All of France's public television stations are combined under the France Télévisions-Holding ( 32,7 % market share of the whole group in 2009). From the venerable public flagship that is France 2 (16,7% market share in 2009), the more regional orientated France 3 (11,8%) over the culture and education channel France 5 (3,1%), all of which can be received via terrestrial broadcasting to RFO station group (Réseau France Outre-mer) with 17 television and ten radio stations in French overseas territories and France 4 (former 'Festival'), the successful film, series, comedy and music channel, distributed via cable, satellite and French DVB-T (Target audience: 15-34, 1,1% market share).

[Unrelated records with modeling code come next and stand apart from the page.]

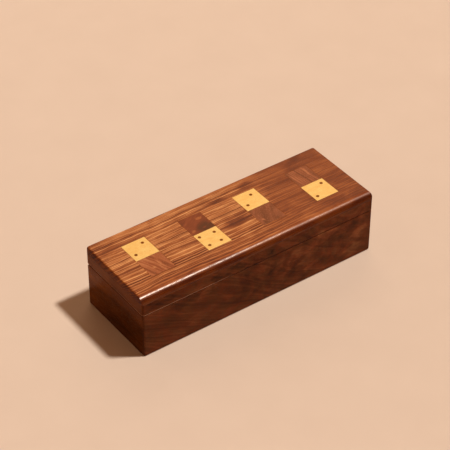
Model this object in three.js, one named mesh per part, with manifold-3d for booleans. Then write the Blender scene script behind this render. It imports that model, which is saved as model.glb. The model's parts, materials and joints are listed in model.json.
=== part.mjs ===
// A hinged rosewood box for small game pieces, with four domino inlays of brass and dark wood in its lid.
// Millimetres, +Z up. The origin is the centre of the underside, +X runs along the box, and +Y points
// to the back, where the lid is hinged.

import * as THREE from 'three';
import { mergeVertices } from 'three/addons/utils/BufferGeometryUtils.js';
import Module from 'manifold-3d';

const wasm = await Module();
wasm.setup();

// The box
const LENGTH = 165;
const DEPTH = 58;
const HEIGHT = 42.5;
const WALL = 6.5;
const CORNER_RADIUS = 1.5;         // of the four upright edges
const FRONT_EDGE_RADIUS = 5.4;     // of the lid's front top edge, which is rounded over the most
const TOP_EDGE_RADIUS = 1.4;       // of its other three top edges
const BOTTOM_EDGE_RADIUS = 1;
const SEAM_HEIGHT = 30.1;          // middle of the saw cut between base and lid
const SEAM_GAP = 0.35;
const SEAM_EDGE_RADIUS = 0.4;      // of the outer edges on both sides of that cut
const BOTTOM_PANEL_THICKNESS = 4;
const BOTTOM_REBATE = 3;           // how far the bottom panel runs in under each wall
const TOP_BOARD_THICKNESS = 4.5;
const GLUE_GAP = 0.05;             // between two pieces that are glued together

// The inlays. A domino is two squares, one behind the other.
const SQUARE = 15.85;
const INLAY_THICKNESS = 1.4;
const INLAY_GAP = 0.15;            // around each square
const DOMINO_PITCH = 39.2;
const DOMINO_ROW_MIDDLE = [0.2, 0.8];
const PIP_RADIUS = 0.95;

// From left to right: which end of the domino is brass, and where its hand-drilled pips sit in that square.
const DOMINOES = [
  { brass: 'back', pips: [[4.2, 4.1], [-4.9, -3.0]] },
  { brass: 'front', pips: [[4.2, 4.1], [-5.7, 4.9], [3.3, -4.2], [-4.9, -4.2]] },
  { brass: 'back', pips: [[2.9, 3.9], [-4.5, -3.4]] },
  { brass: 'front', pips: [[4.6, 4.4], [-4.9, -4.4]] },
];

// The hinges
const HINGE_PLACES = { left: -50, right: 50 };
const HINGE_LENGTH = 20;
const AXIS_INSET = 1.25;           // from the back face in to the axis of the hinge pins
const CHAMFER = 1.7;               // on both back edges at the seam, where the open lid comes to rest
const LEAF_WIDTH = 4.6;            // from the axis to the leaf's inner edge
const LEAF_THICKNESS = 0.8;
const KNUCKLE_RADIUS = 1.2;
const KNUCKLE_CLEARANCE = 0.3;
const MIDDLE_KNUCKLE = 6.4;
const PIN_RADIUS = 0.5;
const PIN_CLEARANCE = 0.1;

// The hinge screws
const SCREW_SPACING = 12;
const HEAD_RADIUS = 1.1;
const SHANK_RADIUS = 0.6;
const HEAD_HEIGHT = HEAD_RADIUS - SHANK_RADIUS;
const SCREW_LENGTH = 6;
const SCREW_POINT = 1;
const SLOT_WIDTH = 0.35;
const SLOT_DEPTH = 0.3;
const SCREW_CLEARANCE = 0.06;

// Fineness of the round shapes
const CORNER_STEPS = 4;
const RIM_STEPS = 4;
const FRONT_STEPS = 12;
const ROUND_SIDES = 24;

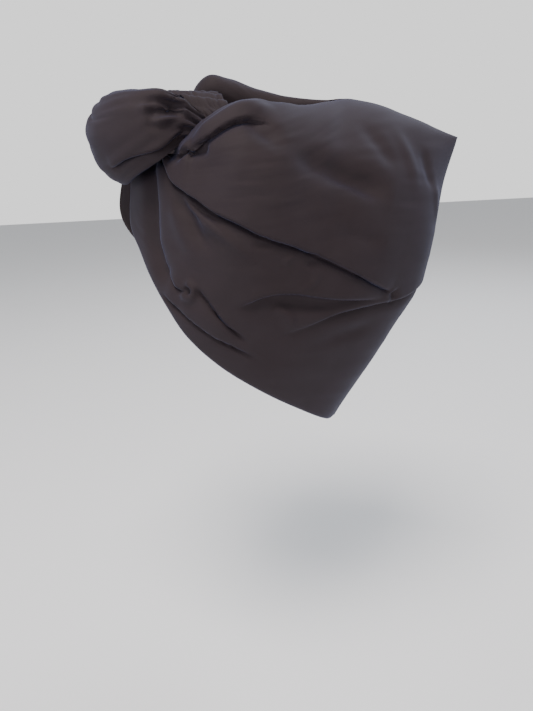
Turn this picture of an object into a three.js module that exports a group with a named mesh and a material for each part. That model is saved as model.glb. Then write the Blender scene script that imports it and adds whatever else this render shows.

Furthermore, France Télévisions holds shares of the channels Arte France (45% and 50% of Arte), TV5 Monde (47,5%) as well as special interest channels Mezzo (40% FTV, 60% Lagardère), Planète Thalassa (34% FTV, 66% Canal+), Planète Justice (34% FTV, 66% Canal+), Gulli (Children's programs TV, 60% Lagardère) and EuroNews. Plus additional subsidiaries from advertising (France Télévisions Publicité), licensing (France Télévisions Distribution) and film production (France 2 Cinéma, France 3 Cinéma).